Extract the listing in its entirety, keeping each line identical to the original.

Information shown:
━━━━

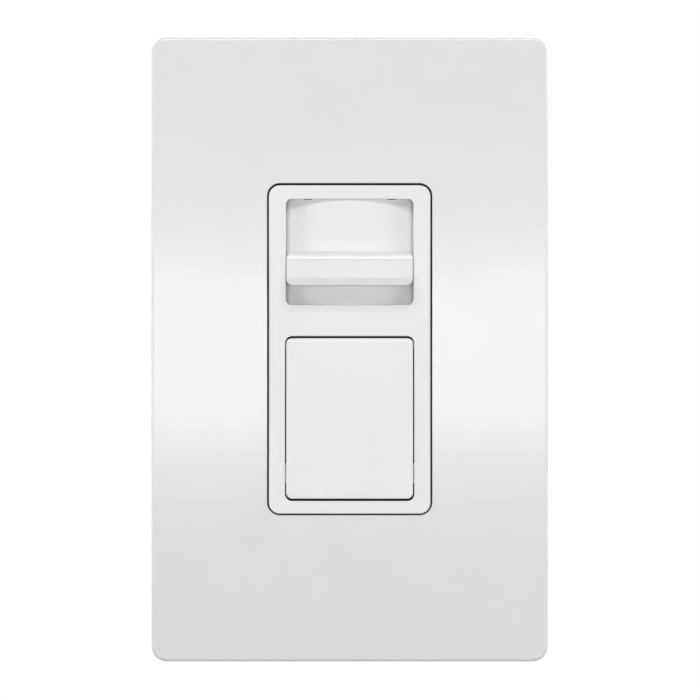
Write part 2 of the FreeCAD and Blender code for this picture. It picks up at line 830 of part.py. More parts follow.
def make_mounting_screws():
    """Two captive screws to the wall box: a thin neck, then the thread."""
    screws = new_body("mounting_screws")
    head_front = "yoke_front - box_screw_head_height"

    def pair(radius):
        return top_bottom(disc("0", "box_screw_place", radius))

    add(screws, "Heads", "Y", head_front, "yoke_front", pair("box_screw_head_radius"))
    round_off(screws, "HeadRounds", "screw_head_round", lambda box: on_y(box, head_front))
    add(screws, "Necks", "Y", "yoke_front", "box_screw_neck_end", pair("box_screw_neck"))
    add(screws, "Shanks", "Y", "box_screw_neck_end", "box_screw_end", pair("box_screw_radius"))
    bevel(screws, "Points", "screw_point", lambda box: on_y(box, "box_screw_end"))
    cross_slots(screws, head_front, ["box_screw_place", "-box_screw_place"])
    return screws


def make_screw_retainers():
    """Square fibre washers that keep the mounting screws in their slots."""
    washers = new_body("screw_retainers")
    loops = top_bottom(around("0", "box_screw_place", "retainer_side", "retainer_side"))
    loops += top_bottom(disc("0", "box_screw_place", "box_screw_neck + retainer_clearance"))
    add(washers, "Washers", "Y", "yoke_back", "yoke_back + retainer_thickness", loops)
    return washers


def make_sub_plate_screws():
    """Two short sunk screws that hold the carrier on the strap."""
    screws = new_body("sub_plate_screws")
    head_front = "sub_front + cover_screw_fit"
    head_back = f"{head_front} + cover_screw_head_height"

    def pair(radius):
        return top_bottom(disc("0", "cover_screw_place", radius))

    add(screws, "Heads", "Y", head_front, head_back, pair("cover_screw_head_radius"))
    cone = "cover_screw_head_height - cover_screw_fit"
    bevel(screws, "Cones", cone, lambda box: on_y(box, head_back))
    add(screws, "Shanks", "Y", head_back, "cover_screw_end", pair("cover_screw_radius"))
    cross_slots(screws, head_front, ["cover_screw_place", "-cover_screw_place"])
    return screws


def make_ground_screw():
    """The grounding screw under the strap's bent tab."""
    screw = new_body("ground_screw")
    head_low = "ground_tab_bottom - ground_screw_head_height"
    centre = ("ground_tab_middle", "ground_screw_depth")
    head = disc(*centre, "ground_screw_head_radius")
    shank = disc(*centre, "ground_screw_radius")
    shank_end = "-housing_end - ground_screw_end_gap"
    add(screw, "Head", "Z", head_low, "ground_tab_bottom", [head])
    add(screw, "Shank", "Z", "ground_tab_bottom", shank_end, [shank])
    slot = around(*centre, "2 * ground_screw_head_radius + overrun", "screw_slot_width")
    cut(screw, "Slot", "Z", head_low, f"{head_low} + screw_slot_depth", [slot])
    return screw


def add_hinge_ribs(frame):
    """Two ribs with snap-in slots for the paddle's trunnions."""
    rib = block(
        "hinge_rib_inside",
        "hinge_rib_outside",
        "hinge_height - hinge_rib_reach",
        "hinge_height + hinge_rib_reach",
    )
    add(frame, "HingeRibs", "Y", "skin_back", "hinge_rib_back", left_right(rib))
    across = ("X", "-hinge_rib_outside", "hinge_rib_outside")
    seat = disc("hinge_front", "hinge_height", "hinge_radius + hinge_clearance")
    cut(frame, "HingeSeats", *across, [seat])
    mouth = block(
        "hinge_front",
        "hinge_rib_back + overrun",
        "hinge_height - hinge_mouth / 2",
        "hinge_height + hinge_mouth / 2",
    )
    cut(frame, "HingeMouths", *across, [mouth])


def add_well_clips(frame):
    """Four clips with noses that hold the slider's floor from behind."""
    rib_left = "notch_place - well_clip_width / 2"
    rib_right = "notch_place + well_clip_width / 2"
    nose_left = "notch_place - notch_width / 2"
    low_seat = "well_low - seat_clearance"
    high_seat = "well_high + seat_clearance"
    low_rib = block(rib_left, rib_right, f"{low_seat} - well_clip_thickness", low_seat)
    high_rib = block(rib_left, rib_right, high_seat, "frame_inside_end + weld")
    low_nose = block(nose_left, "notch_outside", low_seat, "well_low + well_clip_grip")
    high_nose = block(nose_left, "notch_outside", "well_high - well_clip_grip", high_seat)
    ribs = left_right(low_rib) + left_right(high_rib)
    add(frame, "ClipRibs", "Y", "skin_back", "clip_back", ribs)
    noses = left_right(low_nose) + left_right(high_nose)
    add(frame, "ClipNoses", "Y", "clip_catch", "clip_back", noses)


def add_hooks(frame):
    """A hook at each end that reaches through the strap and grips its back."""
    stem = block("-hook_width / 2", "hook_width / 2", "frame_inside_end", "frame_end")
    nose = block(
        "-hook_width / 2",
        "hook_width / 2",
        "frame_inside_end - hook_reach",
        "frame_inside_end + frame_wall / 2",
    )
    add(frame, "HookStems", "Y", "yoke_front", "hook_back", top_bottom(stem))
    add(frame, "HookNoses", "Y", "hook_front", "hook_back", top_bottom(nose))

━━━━

Task solution:
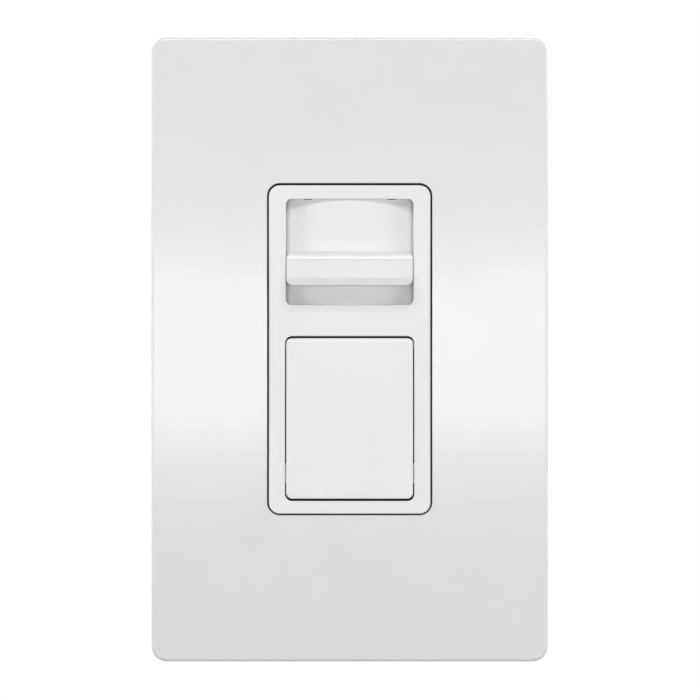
Write part 2 of the FreeCAD and Blender code for this picture. It picks up at line 830 of part.py. More parts follow.
def make_mounting_screws():
    """Two captive screws to the wall box: a thin neck, then the thread."""
    screws = new_body("mounting_screws")
    head_front = "yoke_front - box_screw_head_height"

    def pair(radius):
        return top_bottom(disc("0", "box_screw_place", radius))

    add(screws, "Heads", "Y", head_front, "yoke_front", pair("box_screw_head_radius"))
    round_off(screws, "HeadRounds", "screw_head_round", lambda box: on_y(box, head_front))
    add(screws, "Necks", "Y", "yoke_front", "box_screw_neck_end", pair("box_screw_neck"))
    add(screws, "Shanks", "Y", "box_screw_neck_end", "box_screw_end", pair("box_screw_radius"))
    bevel(screws, "Points", "screw_point", lambda box: on_y(box, "box_screw_end"))
    cross_slots(screws, head_front, ["box_screw_place", "-box_screw_place"])
    return screws


def make_screw_retainers():
    """Square fibre washers that keep the mounting screws in their slots."""
    washers = new_body("screw_retainers")
    loops = top_bottom(around("0", "box_screw_place", "retainer_side", "retainer_side"))
    loops += top_bottom(disc("0", "box_screw_place", "box_screw_neck + retainer_clearance"))
    add(washers, "Washers", "Y", "yoke_back", "yoke_back + retainer_thickness", loops)
    return washers


def make_sub_plate_screws():
    """Two short sunk screws that hold the carrier on the strap."""
    screws = new_body("sub_plate_screws")
    head_front = "sub_front + cover_screw_fit"
    head_back = f"{head_front} + cover_screw_head_height"

    def pair(radius):
        return top_bottom(disc("0", "cover_screw_place", radius))

    add(screws, "Heads", "Y", head_front, head_back, pair("cover_screw_head_radius"))
    cone = "cover_screw_head_height - cover_screw_fit"
    bevel(screws, "Cones", cone, lambda box: on_y(box, head_back))
    add(screws, "Shanks", "Y", head_back, "cover_screw_end", pair("cover_screw_radius"))
    cross_slots(screws, head_front, ["cover_screw_place", "-cover_screw_place"])
    return screws


def make_ground_screw():
    """The grounding screw under the strap's bent tab."""
    screw = new_body("ground_screw")
    head_low = "ground_tab_bottom - ground_screw_head_height"
    centre = ("ground_tab_middle", "ground_screw_depth")
    head = disc(*centre, "ground_screw_head_radius")
    shank = disc(*centre, "ground_screw_radius")
    shank_end = "-housing_end - ground_screw_end_gap"
    add(screw, "Head", "Z", head_low, "ground_tab_bottom", [head])
    add(screw, "Shank", "Z", "ground_tab_bottom", shank_end, [shank])
    slot = around(*centre, "2 * ground_screw_head_radius + overrun", "screw_slot_width")
    cut(screw, "Slot", "Z", head_low, f"{head_low} + screw_slot_depth", [slot])
    return screw


def add_hinge_ribs(frame):
    """Two ribs with snap-in slots for the paddle's trunnions."""
    rib = block(
        "hinge_rib_inside",
        "hinge_rib_outside",
        "hinge_height - hinge_rib_reach",
        "hinge_height + hinge_rib_reach",
    )
    add(frame, "HingeRibs", "Y", "skin_back", "hinge_rib_back", left_right(rib))
    across = ("X", "-hinge_rib_outside", "hinge_rib_outside")
    seat = disc("hinge_front", "hinge_height", "hinge_radius + hinge_clearance")
    cut(frame, "HingeSeats", *across, [seat])
    mouth = block(
        "hinge_front",
        "hinge_rib_back + overrun",
        "hinge_height - hinge_mouth / 2",
        "hinge_height + hinge_mouth / 2",
    )
    cut(frame, "HingeMouths", *across, [mouth])


def add_well_clips(frame):
    """Four clips with noses that hold the slider's floor from behind."""
    rib_left = "notch_place - well_clip_width / 2"
    rib_right = "notch_place + well_clip_width / 2"
    nose_left = "notch_place - notch_width / 2"
    low_seat = "well_low - seat_clearance"
    high_seat = "well_high + seat_clearance"
    low_rib = block(rib_left, rib_right, f"{low_seat} - well_clip_thickness", low_seat)
    high_rib = block(rib_left, rib_right, high_seat, "frame_inside_end + weld")
    low_nose = block(nose_left, "notch_outside", low_seat, "well_low + well_clip_grip")
    high_nose = block(nose_left, "notch_outside", "well_high - well_clip_grip", high_seat)
    ribs = left_right(low_rib) + left_right(high_rib)
    add(frame, "ClipRibs", "Y", "skin_back", "clip_back", ribs)
    noses = left_right(low_nose) + left_right(high_nose)
    add(frame, "ClipNoses", "Y", "clip_catch", "clip_back", noses)


def add_hooks(frame):
    """A hook at each end that reaches through the strap and grips its back."""
    stem = block("-hook_width / 2", "hook_width / 2", "frame_inside_end", "frame_end")
    nose = block(
        "-hook_width / 2",
        "hook_width / 2",
        "frame_inside_end - hook_reach",
        "frame_inside_end + frame_wall / 2",
    )
    add(frame, "HookStems", "Y", "yoke_front", "hook_back", top_bottom(stem))
    add(frame, "HookNoses", "Y", "hook_front", "hook_back", top_bottom(nose))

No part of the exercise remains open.